▶ **Directive**: Set down, please, exactly the lines below that run from the line with "whole = Compound(children=[piece.part" to the line with "obj.matrix_parent_inverse = Matrix.Identity(4)", both lines included.

Scripts that build objects
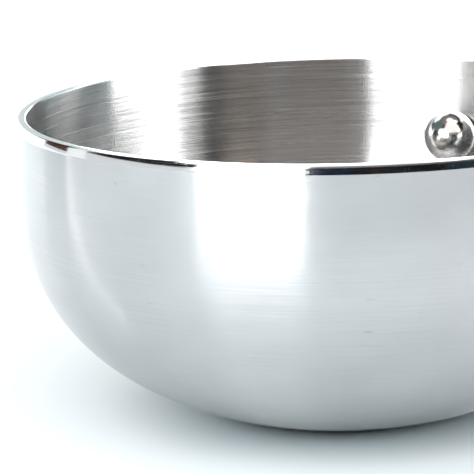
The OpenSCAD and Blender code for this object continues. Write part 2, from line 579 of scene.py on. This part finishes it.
def make_floor():
    half = 3.0
    bm = bmesh.new()
    bm.faces.new([bm.verts.new((x * half, y * half, 0)) for x, y in ((-1, -1), (1, -1), (1, 1), (-1, 1))])
    floor = as_piece("floor", bm)
    floor.data.materials.append(floor_paint())


def patch(name, azimuths, elevations, distance):
    """A curved card round the bowl, between two azimuths and two elevations in degrees."""
    steps = 8
    centre = Vector((0, 0, BOWL_H))
    bm = bmesh.new()
    grid = []
    for i in range(steps + 1):
        azimuth = azimuths[0] + (azimuths[1] - azimuths[0]) * i / steps
        heights = [elevations[0] + (elevations[1] - elevations[0]) * k / steps for k in range(steps + 1)]
        grid.append([bm.verts.new(around(azimuth, height) * distance + centre) for height in heights])
    for left, right in zip(grid, grid[1:]):
        for k in range(steps):
            bm.faces.new((left[k], right[k], right[k + 1], left[k + 1]))
    return as_piece(name, bm)


def glow_paint(name, glow, colour):
    material = bpy.data.materials.new(name)
    material.use_nodes = True
    tree = material.node_tree
    tree.nodes.clear()
    light = tree.nodes.new("ShaderNodeEmission")
    light.inputs["Color"].default_value = (*colour, 1)
    light.inputs["Strength"].default_value = glow
    end = tree.nodes.new("ShaderNodeOutputMaterial")
    tree.links.new(light.outputs[0], end.inputs["Surface"])
    return material


def set_glowing(card, glow, colour, camera=False, diffuse=False, glossy=False):
    """Makes a card glow, seen only by the kinds of ray that are named."""
    card.data.materials.append(glow_paint(card.name, glow, colour))
    card.visible_camera = camera
    card.visible_diffuse = diffuse
    card.visible_glossy = glossy
    card.visible_shadow = False


def fill(name, azimuths, elevations, glow, colour=(1, 1, 1)):
    """A card that lights the floor and the rubber, and that reflections don't see."""
    set_glowing(patch(name, azimuths, elevations, FILL_REACH), glow, colour, diffuse=True)


def reflector(name, azimuths, elevations, glow, colour=(1, 1, 1), distance=REFLECTOR_REACH):
    """A bright or dark card that only reflections see."""
    set_glowing(patch(name, azimuths, elevations, distance), glow, colour, glossy=True)


def painted_light_line(name, start, end, half_widths, glow):
    """A thin glowing strip just above the floor, a painted line of light that only reflections see, between
    two places of (azimuth, distance).
    """
    near, far = around(start[0]) * start[1], around(end[0]) * end[1]
    across = (far - near).cross(Vector((0, 0, 1))).normalized()
    lift = Vector((0, 0, 0.5 * MM))
    near_side, far_side = across * half_widths[0], across * half_widths[1]
    bm = bmesh.new()
    corners = (near - near_side, near + near_side, far + far_side, far - far_side)
    bm.faces.new([bm.verts.new(corner + lift) for corner in corners])
    set_glowing(as_piece(name, bm), glow, (1, 1, 1), glossy=True)


def make_world():
    world = bpy.data.worlds.new("studio")
    world.use_nodes = True
    background = world.node_tree.nodes["Background"]
    background.inputs["Color"].default_value = (0.8, 0.95, 1.0, 1)
    background.inputs["Strength"].default_value = 0.15
    world.cycles_visibility.glossy = False
    bpy.context.scene.world = world


def make_soft_light():
    """A white backdrop for the camera, and the light on the floor."""
    backdrop = patch("backdrop", (-180, 180), (-1, 30), BACKDROP_REACH)
    set_glowing(backdrop, 1.3, (1, 1, 1), camera=True)
    fill("fill_low", (-75, 75), (15, 28), 6.4, (0.80, 0.955, 1.0))
    fill("fill_high", (-75, 75), (28, 60), 2.75, (1.0, 0.99, 0.985))
    fill("fill_left", (-140, -75), (11, 28), 4.8, (0.80, 0.955, 1.0))
    fill("fill_back", (95, 265), (20, 60), 1.5)


def make_front_cards():
    """What the steel mirrors in front and overhead: a dark room with a tall key card and a warm window."""
    reflector("room", (-180, 180), (0, 90), 0.008, (0.8, 0.9, 1.1), 3.0)
    reflector("navy", (-10, 4), (0, 20), 0.03, (0.2, 0.45, 1.0), 2.5)
    reflector("rust", (9, 16), (0, 12), 0.02, (1.0, 0.5, 0.5), 2.5)
    reflector("teal", (36, 56), (0, 20), 0.035, (0.35, 0.8, 1.0), 2.5)
    reflector("key", (-48.5, -12.5), (3, 36), 14.0, (1, 1, 1), 1.95)
    reflector("window", (-34, 38), (26, 62), 1.5, (1.0, 0.91, 0.86))
    reflector("window_warm", (38, 52), (26, 62), 4.6, (1.0, 0.80, 0.67))
    reflector("window_sill", (-12.5, 52), (17, 26), 0.3)
    reflector("window_top", (-34, 95), (62, 79), 2.4, (1.0, 0.85, 0.76))
    reflector("window_cap", (-180, 180), (79, 90), 2.4, (1.0, 0.85, 0.76))
    reflector("key_tail", (-58, -48.5), (18, 36), 5.0)
    reflector("ceiling", (95, 326), (60, 79), 0.22)


def make_side_cards():
    """What the steel mirrors on the right and on the left."""
    reflector("left_high", (-115, -60), (25, 60), 0.2, (0.65, 1.0, 0.95))
    reflector("side", (67, 98.5), (0, 22), 17.0)
    reflector("side_tail", (57, 67), (0, 22), 5.0)
    reflector("right_low", (98.5, 150), (0, 30), 1.4, (0.75, 0.95, 1.05))
    reflector("right_band", (119, 130), (0, 30), 4.4, (1, 1, 1), 1.9)
    reflector("left_low", (-97, -49), (-1.2, 8), 0.85)
    reflector("left_gap", (-102, -92), (-6, 25), 1.15, (1, 1, 1), 0.45)
    # Painted light: a glowing strip on the floor, which the steel mirrors as a pale streak.
    painted_light_line("painted_light_streak", (-63, 0.073), (-104.5, 0.62), (0.0005, 0.007), 3.2)
    reflector("left_brown", (-123, -104), (1.5, 25), 0.08, (1.0, 0.35, 0.25))
    reflector("left_far", (-123, -104), (-1.2, 1.5), 0.85)


def make_back_cards():
    """What the steel mirrors behind: a low bright horizon for the flat of the rim, and two high cards."""
    reflector("back_high", (105, 135), (44, 50), 3.0)
    reflector("back_left", (-180, -120), (35, 55), 1.8)
    reflector("horizon", (165, 187.2), (-1.2, 14), 4.2)
    reflector("horizon_gap", (187.2, 190), (-1.2, 14), 0.8, (0.9, 1.0, 1.0))
    reflector("horizon_left", (190, 237), (-1.2, 14), 4.2)


# ---------------------------------------------------------------- making

make_camera()
make_floor()
make_world()
make_soft_light()
make_front_cards()
make_side_cards()
make_back_cards()
mirror = mirror_steel()
turned = turned_steel()
seal = rubber()
make_bowl(polished_steel(), brushed_steel(), edge_steel())
make_ball(mirror)
make_collar(mirror)
make_gasket("inner_seal", "inner_gasket", COLLAR_FOOT_R, collar_hi.y, WALL, seal)
make_gasket("outer_seal", "outer_gasket", WASHER_R, washer_lo.y, 0, seal)
make_washer(turned)
make_screw(turned)
bpy.context.scene.view_settings.view_transform = "Standard"
bpy.context.scene.cycles.glossy_bounces = GLOSSY_BOUNCES
bpy.context.scene.cycles.caustics_reflective = False
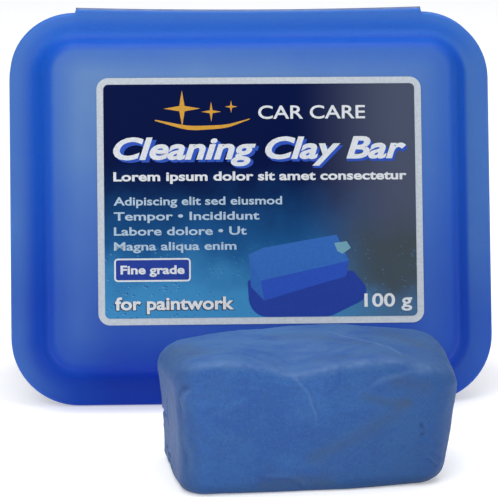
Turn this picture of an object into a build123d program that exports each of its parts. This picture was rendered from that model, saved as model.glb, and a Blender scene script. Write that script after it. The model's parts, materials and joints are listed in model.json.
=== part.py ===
from build123d import *
from math import cos, radians, sin, tan
import os

os.makedirs("parts", exist_ok=True)

# A bar of detailing clay, standing in front of its own storage case. The case is two shallow
# shells, joined along the top by a moulded hinge, and stands half open like an easel.
# X is to the right, Y is away from the front, Z is up. Millimetres and degrees.

# ---- driving dimensions: the case ----
case_width = 116.8  # along the hinge
case_length = 95.0  # from the opening edge to the hinge edge
opening_corner = 16.4  # outline radius beside the opening edge
hinge_corner = 16.0  # outline radius beside the hinge
wall = 1.3
rim = 1.6  # thickness of the flat rims
parting_gap = 0.15  # each rim stops this far short of the plane where they meet
rim_edge_radius = 0.7
lean = 14.35  # each half leans this far from upright

# ---- the lid, seen as a raised panel inside a flat shoulder ----
lid_height = 11.0
lid_wall_foot = 6.8  # from the outer edge to the foot of the panel's wall
panel_inset = 8.9  # from the outer edge to the edge of the panel
panel_edge_height = 10.0
crown_width = 8.0  # the panel rises to its full height over this width
lid_cavity_inset = 8.3

# ---- the base, a deeper tray with a closing rib ----
base_depth = 22.0
base_wall_foot = 8.9
base_draft = 8.0
base_bottom_radius = 4.0
rib_thickness = 1.0
rib_height = 2.3
thumb_notch_width = 22.0
thumb_notch_depth = 2.0

# ---- the hinge ----
flange_width = 84.4
flange_thickness = 0.8
flange_reach = 1.2  # beyond the rim
hinge_reach = 1.9  # from the rim to the hinge axis
web_thickness = 0.3
bead_radius = 0.3

# ---- the label ----
label_width = 78.1
label_height = 59.3
label_corner = 2.8
label_border = 1.6
label_right = 1.67  # its middle, from the middle of the lid
label_up = 48.6  # its middle, from the opening edge
vinyl_thickness = 0.15
print_thickness = 0.08

# ---- the clay bar ----
bar_length = 63.2
bar_depth = 39.0
bar_height = 29.6
bar_taper = 2.4  # the sides spread upwards
bar_side_radius = 6.0
bar_top_radius = 5.0
bar_bottom_radius = 2.0
bar_turn = 5.3  # anticlockwise, seen from above
bar_right = 7.35  # its middle, from the middle of the case
bar_forward = 60.1  # its middle, in front of the lid's foot

# ---- where things stand ----
hinge_from_foot = case_length + hinge_reach
foot_span = 2 * hinge_from_foot * sin(radians(lean))

# The base reaches furthest back on the rounded edge of its underside.
base_bottom_inset = base_wall_foot + (base_depth - rim) * tan(radians(base_draft))
base_edge_centre = base_bottom_inset + base_bottom_radius * (
    1 / cos(radians(base_draft)) - tan(radians(base_draft))
)
base_back = (
    foot_span
    + (base_depth - base_bottom_radius) * cos(radians(lean))
    - base_edge_centre * sin(radians(lean))
    + base_bottom_radius
)

# The bar reaches furthest forward at one corner, where its sides meet the rounded top.
bar_slope = tan(radians(bar_taper))
bar_widest_length = bar_length - 2 * bar_top_radius * bar_slope
bar_widest_depth = bar_depth - 2 * bar_top_radius * bar_slope
bar_widest_radius = bar_side_radius + (bar_height - bar_top_radius) * bar_slope
turn_cos, turn_sin = cos(radians(bar_turn)), sin(radians(bar_turn))
bar_reach = (bar_widest_depth * turn_cos + bar_widest_length * turn_sin) / 2
bar_front = bar_forward + bar_reach - bar_widest_radius * (turn_cos + turn_sin - 1)

lid_foot_y = (bar_front - base_back) / 2
base_foot_y = lid_foot_y + foot_span
foot_z = -parting_gap * sin(radians(lean))
hinge_y = (lid_foot_y + base_foot_y) / 2
hinge_z = foot_z + hinge_from_foot * cos(radians(lean))

# Both planes are the parting plane, with Y running from the opening edge to the hinge and
# Z pointing out of the case.
lid_plane = Plane(
    origin=(0, lid_foot_y, foot_z),
    x_dir=(1, 0, 0),
    z_dir=(0, -cos(radians(lean)), sin(radians(lean))),
)
base_plane = Plane(
    origin=(0, base_foot_y, foot_z),
    x_dir=(-1, 0, 0),
    z_dir=(0, cos(radians(lean)), sin(radians(lean))),
)


def case_outline(inset):
    """The case's outline, drawn this far inside its outer edge."""
    with BuildSketch() as outline:
        with Locations((0, case_length / 2)):
            Rectangle(case_width - 2 * inset, case_length - 2 * inset)
        opening_end = outline.vertices().group_by(Axis.Y)[0]
        fillet(opening_end, max(opening_corner - inset, 3.0))
        hinge_end = outline.vertices().group_by(Axis.Y)[-1]
        fillet(hinge_end, max(hinge_corner - inset, 3.0))
    return outline.sketch


def tier(plane, low, low_inset, high, high_inset, mode=Mode.ADD):
    """One tier of a shell, from the outline at one height to the outline at another."""
    with BuildSketch(plane.offset(low)) as low_outline:
        add(case_outline(low_inset))
    with BuildSketch(plane.offset(high)) as high_outline:
        add(case_outline(high_inset))
    loft(sections=[low_outline.sketch, high_outline.sketch], ruled=True, mode=mode)


def hinge_flange(plane):
    """The strip that carries a rim out towards the hinge."""
    with BuildSketch(plane.offset(parting_gap)) as strip:
        with Locations((0, case_length)):
            Rectangle(flange_width, 2 * flange_reach)
    extrude(strip.sketch, amount=flange_thickness)


def label_sheet(low, thickness, border):
    """A layer of the label, flat on the middle of the lid."""
    with BuildSketch(lid_plane.offset(low)) as sheet:
        with Locations((label_right, label_up)):
            RectangleRounded(
                label_width - 2 * border, label_height - 2 * border, label_corner - border
            )
    extrude(sheet.sketch, amount=thickness)


# ---- case_lid ----
with BuildPart() as case_lid:
    with BuildSketch(lid_plane.offset(parting_gap)):
        add(case_outline(0))
    extrude(amount=rim)
    lid_axis = Axis(lid_plane.origin, lid_plane.z_dir)
    fillet(case_lid.edges().group_by(lid_axis)[-1], rim_edge_radius)
    hinge_flange(lid_plane)
    tier(lid_plane, rim, lid_wall_foot, panel_edge_height, panel_inset)
    tier(lid_plane, panel_edge_height, panel_inset, lid_height, panel_inset + crown_width)
    tier(
        lid_plane,
        parting_gap,
        lid_cavity_inset,
        panel_edge_height - wall,
        panel_inset + wall,
        mode=Mode.SUBTRACT,
    )
    tier(
        lid_plane,
        panel_edge_height - wall,
        panel_inset + wall,
        lid_height - wall,
        panel_inset + crown_width,
        mode=Mode.SUBTRACT,
    )
case_lid.part.label = "case_lid"

# ---- case_base ----
base_cavity_inset = base_wall_foot + wall
with BuildPart() as case_base:
    base_axis = Axis(base_plane.origin, base_plane.z_dir)
    with BuildSketch(base_plane.offset(parting_gap)):
        add(case_outline(0))
    extrude(amount=rim)
    fillet(case_base.edges().group_by(base_axis)[-1], rim_edge_radius)
    hinge_flange(base_plane)
    tier(base_plane, rim, base_wall_foot, base_depth, base_bottom_inset)
    fillet(case_base.edges().group_by(base_axis)[-1], base_bottom_radius)
    with BuildSketch(base_plane.offset(parting_gap)):
        add(case_outline(base_cavity_inset - rib_thickness))
    extrude(amount=-parting_gap - rib_height)
    tier(
        base_plane,
        -rib_height - 1,
        base_cavity_inset,
        0,
        base_cavity_inset,
        mode=Mode.SUBTRACT,
    )
    tier(
        base_plane,
        0,
        base_cavity_inset,
        base_depth - wall,
        base_bottom_inset + wall,
        mode=Mode.SUBTRACT,
    )
    with BuildSketch(base_plane):
        with Locations((0, -thumb_notch_depth)):
            SlotOverall(thumb_notch_width, 4 * thumb_notch_depth)
    extrude(amount=2 * rim, mode=Mode.SUBTRACT)
case_base.part.label = "case_base"

# ---- living_hinge: the thin web that both flanges bend about ----
hinge_section = Plane(
    origin=(-flange_width / 2 + 1, base_foot_y, foot_z),
    x_dir=base_plane.y_dir,
    z_dir=(1, 0, 0),
)
with BuildPart() as living_hinge:
    with BuildSketch(base_plane.offset(parting_gap)):
        with Locations((0, case_length + (flange_reach + hinge_reach) / 2)):
            Rectangle(flange_width - 2, hinge_reach - flange_reach)
    extrude(amount=web_thickness)
    with BuildSketch(hinge_section):
        with Locations((hinge_from_foot, 0)):
            Circle(bead_radius)
    extrude(amount=flange_width - 2)
living_hinge.part.label = "living_hinge"

# ---- label_vinyl and label_print ----
with BuildPart() as label_vinyl:
    label_sheet(lid_height, vinyl_thickness, 0)
label_vinyl.part.label = "label_vinyl"

with BuildPart() as label_print:
    label_sheet(lid_height + vinyl_thickness, print_thickness, label_border)
label_print.part.label = "label_print"

# ---- clay_bar ----
bar_spread = 2 * bar_height * bar_slope
bar_plane = Plane(
    origin=(bar_right, lid_foot_y - bar_forward, 0),
    x_dir=(turn_cos, turn_sin, 0),
    z_dir=(0, 0, 1),
)
with BuildPart() as clay_bar:
    with BuildSketch(bar_plane):
        RectangleRounded(bar_length - bar_spread, bar_depth - bar_spread, bar_side_radius)
    extrude(amount=bar_height, taper=-bar_taper)
    fillet(clay_bar.edges().group_by(Axis.Z)[-1], bar_top_radius)
    fillet(clay_bar.edges().group_by(Axis.Z)[0], bar_bottom_radius)
clay_bar.part.label = "clay_bar"

pieces = [case_lid, case_base, living_hinge, label_vinyl, label_print, clay_bar]
for piece in pieces:
    export_step(piece.part, f"parts/{piece.part.label}.step")

whole = Compound(children=[piece.part for piece in pieces]).bounding_box()
print("box", whole.min, whole.max, "hinge axis at y, z", round(hinge_y, 3), round(hinge_z, 3))
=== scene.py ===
import json
import math

import bmesh
import bpy
import numpy as np
from mathutils import Matrix, Vector, geometry, noise


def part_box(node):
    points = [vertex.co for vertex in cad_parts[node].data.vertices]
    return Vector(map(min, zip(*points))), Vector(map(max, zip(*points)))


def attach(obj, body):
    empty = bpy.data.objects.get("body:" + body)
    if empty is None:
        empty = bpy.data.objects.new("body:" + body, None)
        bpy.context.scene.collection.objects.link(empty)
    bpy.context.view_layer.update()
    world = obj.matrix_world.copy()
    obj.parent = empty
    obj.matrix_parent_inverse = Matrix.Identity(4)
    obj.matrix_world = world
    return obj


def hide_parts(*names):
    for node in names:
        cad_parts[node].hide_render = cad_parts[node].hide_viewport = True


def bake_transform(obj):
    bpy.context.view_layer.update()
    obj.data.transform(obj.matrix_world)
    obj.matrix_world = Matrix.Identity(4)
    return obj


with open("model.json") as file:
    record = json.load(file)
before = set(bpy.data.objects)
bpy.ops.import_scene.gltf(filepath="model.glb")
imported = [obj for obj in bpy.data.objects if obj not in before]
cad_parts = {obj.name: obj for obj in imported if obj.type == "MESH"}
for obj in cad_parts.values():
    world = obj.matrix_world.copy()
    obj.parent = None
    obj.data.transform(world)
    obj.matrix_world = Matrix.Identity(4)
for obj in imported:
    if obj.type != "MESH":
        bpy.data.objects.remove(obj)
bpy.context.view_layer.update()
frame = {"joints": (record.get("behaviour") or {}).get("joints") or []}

# Sizes below are in millimetres and degrees. Shapes are placed in metres, in the row frame.
MM = 0.001

# ---- the case, as in the CAD model ----
hinge = next(joint for joint in frame["joints"] if joint["name"] == "case_hinge")
hinge_point = Vector(hinge["pos_m"])
lean = -hinge["range_deg"][0] / 2
lid_low, lid_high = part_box("case_lid")
case_width = (lid_high.x - lid_low.x) / MM
case_length = 95.0
hinge_reach = 1.9
opening_corner = 16.4
hinge_corner = 16.0
least_corner = 3.0
parting_gap = 0.15
rim = 1.6
wall = 1.3
lid_height = 11.0
panel_stretch = 0.024  # the lid's panel comes this share nearer the hinge and opening edges
base_depth = 22.0
flange_width = 84.4
flange_reach = 1.2
flange_sag = 0.6  # the flange's edge is a shallow curve, lowest in the middle
flange_root = 1.6  # how far in from the rim's edge the flange begins to bend out
flange_end_slope = 0.35  # each end rises to its full reach over this width
notch_width = 22.0
notch_depth = 2.0
notch_fade = 6.0  # the notch dies away this far in from the edge
# A shell's rings, named by how far each lies inside the outline.
middle_inset = 44.0  # next to the middle, where a shell begins and ends
flat_inset = 30.0
crown_inset = 17.5

# ---- the label ----
label_width = 78.1
label_height = 59.3
label_corner = 2.8
label_border = 1.6
label_right = 1.67  # its middle, from the lid's middle
label_up = 48.6  # its middle, from the opening edge
vinyl_thickness = 0.15
print_thickness = 0.06
ink = 0.006  # each printed layer lies this far above the last

# ---- the clay bar ----
bar_low, bar_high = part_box("clay_bar")
bar_turn = 5.3

# ---- the camera ----
camera_distance = 720.0
camera_azimuth = -3.37
camera_elevation = 11.24
camera_roll = 0.15
camera_right = -1.12  # what it looks at, from the middle of the case
camera_up = 38.3
camera_lens = 216.7


def half_matrix(side):
    """Places a half of the case: x along the hinge, y from opening edge to hinge, z outwards."""
    angle = math.radians(lean)
    right = Vector((side, 0, 0))
    up = Vector((0, side * math.sin(angle), math.cos(angle)))
    out = Vector((0, -side * math.cos(angle), math.sin(angle)))
    foot = hinge_point - up * (case_length + hinge_reach) * MM
    matrix = Matrix((right, up, out)).transposed().to_4x4() * MM
    matrix.translation = foot
    matrix[3][3] = 1
    return matrix


LID_SIDE, BASE_SIDE = 1, -1
lid_matrix = half_matrix(LID_SIDE)
base_matrix = half_matrix(BASE_SIDE)
label_matrix = lid_matrix @ Matrix.Translation((label_right, label_up, lid_height))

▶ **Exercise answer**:
whole = Compound(children=[piece.part for piece in pieces]).bounding_box()
print("box", whole.min, whole.max, "hinge axis at y, z", round(hinge_y, 3), round(hinge_z, 3))
=== scene.py ===
import json
import math

import bmesh
import bpy
import numpy as np
from mathutils import Matrix, Vector, geometry, noise


def part_box(node):
    points = [vertex.co for vertex in cad_parts[node].data.vertices]
    return Vector(map(min, zip(*points))), Vector(map(max, zip(*points)))


def attach(obj, body):
    empty = bpy.data.objects.get("body:" + body)
    if empty is None:
        empty = bpy.data.objects.new("body:" + body, None)
        bpy.context.scene.collection.objects.link(empty)
    bpy.context.view_layer.update()
    world = obj.matrix_world.copy()
    obj.parent = empty
    obj.matrix_parent_inverse = Matrix.Identity(4)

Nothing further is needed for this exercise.